#### COLLECTED MATERIAL:
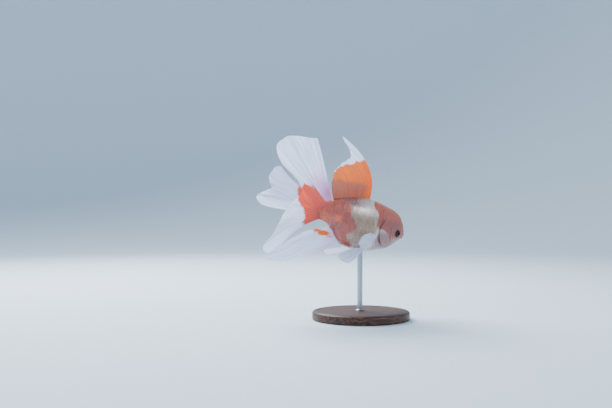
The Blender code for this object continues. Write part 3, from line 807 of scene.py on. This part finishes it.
def make_scales(finish):
    """The coat of overlapping scales over trunk and tail stem, in one joined mesh."""
    draw = np.random.default_rng(SEED)
    angles = section_angles(SCALE_ROWS)
    row_gaps = np.gradient(np.concatenate((angles, (TURN,))))[:-1]
    seats = scale_seats(angles)
    count = len(seats)
    row = seats[:, 2].astype(int)
    half_gap = stretch(seats[:, 0], seats[:, 1], 0, PROBE) * row_gaps[row]
    long_size = SCALE_OVERLAP * line_value(SCALE_PITCH, seats[:, 0]) * draw.uniform(0.96, 1.04, count)
    wide_size = SCALE_SPREAD * half_gap * draw.uniform(0.97, 1.03, count)
    lift = SCALE_LIFT * draw.uniform(0.88, 1.12, count) * (0.65 + 0.35 * rise(seats[:, 0], 0, 9))
    twist = draw.normal(0, 0.02, count)
    chance = draw.uniform(0, 1, count)
    verts, u, v = scale_vertices(seats, long_size, wide_size, lift, SCALE_DOME, twist, ROOT_SUNK)

    # the pored scales of the lateral line carry a short raised tube
    on_line = np.isin(row, (LINE_ROW, SCALE_ROWS - LINE_ROW)) & (seats[:, 0] > LINE_END)
    tube_seats = seats[on_line]
    tube_seats[:, 0] -= long_size[on_line] * TUBE_START
    tubes = scale_vertices(tube_seats, long_size[on_line] * TUBE_LONG, np.full(len(tube_seats), TUBE_WIDE),
                           np.full(len(tube_seats), TUBE_LIFT), TUBE_DOME, twist[on_line], -TUBE_RAISED)[0]
    verts = np.concatenate((verts, tubes))
    seats = np.concatenate((seats, tube_seats))
    chance = np.concatenate((chance, chance[on_line]))

    one = plate_faces(len(SCALE_LONG), len(SCALE_CROSS))
    each = verts.shape[1]
    faces = [tuple(k + scale * each for k in face) for scale in range(len(seats)) for face in one]
    points = verts.reshape(-1, 3)
    mesh = bpy.data.meshes.new("scales")
    mesh.from_pydata(to_world(points).tolist(), [], faces)
    mesh.materials.append(finish)
    piece = in_scene("scales", mesh)

    # a scale takes most of its marking from its own middle, so that the red ends scale by scale
    middle = body_markings(verts[:, 3 * len(SCALE_CROSS) + len(SCALE_CROSS) // 2])
    write_attribute(mesh, "markings", (1 - OWN_MIDDLE) * body_markings(points)
                    + OWN_MIDDLE * np.repeat(middle, each, axis=0))
    place = columns(u[None], v[None], chance[:, None]).transpose(0, 2, 1).reshape(-1, 3)
    write_attribute(mesh, "scale_place", place)
    unwrap_scales(mesh, seats, place)
    in_edit_mode(piece, face_outward)
    bpy.ops.object.shade_smooth_by_angle(angle=math.radians(50))
    return piece


# ---- fins

# Each fan of rays: the ends of its root line, its rim from first edge to last, how far its first and
# last edge bow, and the height and number of its waves.
FANS = {
    "dorsal": (
        ((47, 0, 17), (14.5, 0, 9.5)),
        ((4, -1.5, 70.5), (17, -0.8, 56), (10.5, 1.5, 46), (6, 1, 36), (6.4, 0.5, 28)),
        ((13, 0, 5), (-1.5, 0, 0)), (1, 2)),
    "upper_right": (
        ((11, -2, 8.5), (-1, -1.4, 0.4)),
        ((-21.5, -9, 62), (-37, -13, 59.5), (-53, -17, 55.5), (-60.5, -19.5, 45.5),
         (-51.8, -17.2, 33.2), (-36.8, -13.2, 25.4), (-22.5, -8.5, 13.4)),
        ((0.8, -1, 0), (-1, -1, 0.5)), (1.2, 2.5)),
    "lower_right": (
        ((-1, -1.4, -0.2), (3, -1.6, -7.4)),
        ((-22.5, -8.5, 12.8), (-33, -10.5, -4), (-38.5, -14, -19), (-43.5, -17.5, -31.5),
         (-50.5, -21, -42), (-45, -21, -47), (-36.5, -18.5, -43.5)),
        ((-1, -1, 0.5), (-3, -3, 4)), (1, 2)),
    "upper_left": (
        ((11, 2, 8.5), (-1, 1.4, 0.4)),
        ((-30.5, 40.5, 31), (-35, 44, 29.5), (-38, 44, 24), (-39, 41, 16), (-36, 36, 9.3)),
        ((-4, -1, -3.5), (-2, -3, 3)), (1.2, 2)),
    "lower_left": (
        ((-1, 1.4, -0.2), (3, 1.6, -7.4)),
        ((-36, 36, 8.7), (-41, 40, 4), (-46, 45, -1), (-42, 50, -6), (-34, 51, -9),
         (-25, 47, -9)),
        ((-2, -3, 3), (-2, -2, 1)), (1, 2)),
    "anal_right": (
        ((17, -2.6, -13.5), (27, -4, -22.5)),
        ((-33, -10, -45), (-39.5, -12, -50), (-37, -12, -53.5), (-24, -11, -51)),
        ((-1, -2, 4.5), (0, -2, -1.5)), (0.8, 1.5)),
    "anal_left": (
        ((17, 2.6, -13.5), (27, 4, -22.5)),
        ((-20, 13, -39), (-25, 15, -44), (-21, 15.5, -49), (-10, 13.5, -47)),
        ((-1, 2, 4.5), (0, 2, -1.5)), (0.8, 1.5)),
    "pelvic_right": (
        ((53, -7, -20), (48, -4.8, -21)),
        ((33, -19, -40), (27, -19, -39), (23.5, -15.5, -36), (27, -10, -33)),
        ((0, -1.5, -2), (0, -1, -1)), (0.6, 1.5)),
    "pelvic_left": (
        ((53, 7, -20), (48, 4.8, -21)),
        ((32, 21, -39), (26, 21, -38), (23, 17, -35), (27, 11, -32.5)),
        ((0, 1.5, -2), (0, 1, -1)), (0.6, 1.5)),
    "pectoral_right": (
        ((59, -10.5, -11.5), (56, -10.5, -16.5)),
        ((44, -23.5, -8), (37.5, -27, -11.5), (34.5, -28, -17), (37, -26, -22.5),
         (45, -20, -24.5)),
        ((1, -3, 0.5), (0, -3, -0.5)), (0.5, 1.5)),
    "pectoral_left": (
        ((59, 10.5, -11.5), (56, 10.5, -16.5)),
        ((46, 30, -8.5), (40, 33.5, -12), (37, 34, -17.5), (39, 31, -22.5), (46, 23, -24.5)),
        ((1, 2, 0.5), (0, 2, -0.5)), (0.5, 1.5)),
}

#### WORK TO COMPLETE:
Copy out the listing above, line by line and exactly, from its first line to the line holding "verts, u, v", inclusive.

#### ANSWER IN FULL:
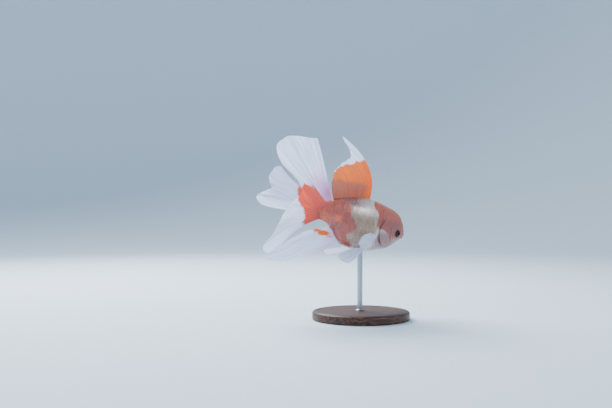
The Blender code for this object continues. Write part 3, from line 807 of scene.py on. This part finishes it.
def make_scales(finish):
    """The coat of overlapping scales over trunk and tail stem, in one joined mesh."""
    draw = np.random.default_rng(SEED)
    angles = section_angles(SCALE_ROWS)
    row_gaps = np.gradient(np.concatenate((angles, (TURN,))))[:-1]
    seats = scale_seats(angles)
    count = len(seats)
    row = seats[:, 2].astype(int)
    half_gap = stretch(seats[:, 0], seats[:, 1], 0, PROBE) * row_gaps[row]
    long_size = SCALE_OVERLAP * line_value(SCALE_PITCH, seats[:, 0]) * draw.uniform(0.96, 1.04, count)
    wide_size = SCALE_SPREAD * half_gap * draw.uniform(0.97, 1.03, count)
    lift = SCALE_LIFT * draw.uniform(0.88, 1.12, count) * (0.65 + 0.35 * rise(seats[:, 0], 0, 9))
    twist = draw.normal(0, 0.02, count)
    chance = draw.uniform(0, 1, count)
    verts, u, v = scale_vertices(seats, long_size, wide_size, lift, SCALE_DOME, twist, ROOT_SUNK)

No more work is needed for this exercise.